At the same time, I am growing more convinced that this living Jesus is the salve to the wounds of people angry with anyone bearing the name Christian. Who he is; what he did; and what he does now hold the keys to calming the angry and lowering their hyper-guard. I grow more sure I must reveal Jesus in how I love and care for people who don’t like me because I say I am a follower. He is the way and the means through this.

Right now, I am irrelevant to most of the wounded angry ones around me on the streets of Northampton, a late middle-aged face in the crowd, ambling about with no cause for alarm. I pose no threat in my anonymity. Yet, I am watching and praying, looking for his invitation to open to him and them in Northampton. I don’t recognize the door with my name on it just yet, but I am getting closer. When I do, I will go in. And they will need to see Jesus.
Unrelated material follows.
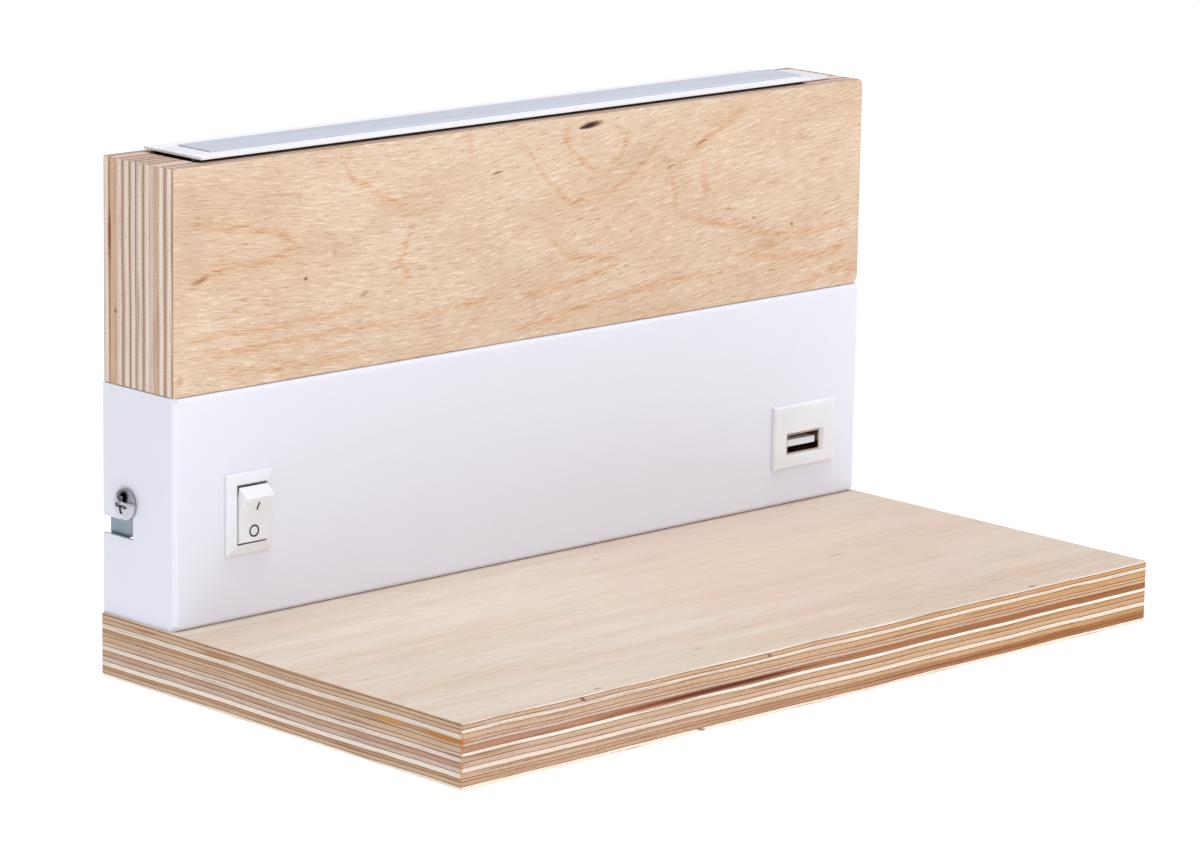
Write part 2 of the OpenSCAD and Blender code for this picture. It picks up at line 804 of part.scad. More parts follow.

For that to happen, I will need to be humble and real for him to be seen. His love for them must be mine no matter their response to me. And I will need to persist in vulnerability for them to catch a glimpse of him. That glimpse could make all the difference.

I find I am also of the mind that seeing Jesus will face them with truth, because he is astounding Truth, unadulterated, unfettered, and staggering. No way around it. He can be gentle in truth-telling, but he is always fierce for freedom and true life, a searing, purging Fire for anyone who looks closely enough and sees his or her heart uncovered: bored, foolishly proud, limping, resentful, anxious, weary, scarred, scared or terminally distracted by chasing trifles unawares.

The thing is, there is really nowhere to hide when we come near Jesus. He sees it all and gets it all. And if people have the gumption to look long enough they will find the way to healing and real freedom, the kind that cuts through the crap and bathes the still-borne heart in light: revelation. . . . the sick are healed, the blind see and deaf hear, buckled-over captives are released, and refugees become cherished guests. Joy finds a way to overtake numbness and despair. Jesus does that. Jesus is that.

So I must learn to surrender and humanize enough to stay near him and what he loves so scoffers and the truly offended might find him in ragamuffin me. His redemptively subversive whispers and touch will have to be recognizable in what I say and do over and over again. Anything less and I sorely miss the point of being in Northampton at all. I do not want to be successful at missing the point. I know that tune only too well.

Jesus is all I have to offer. He is all that matters. Just him. Jesus. Only him. Jesus.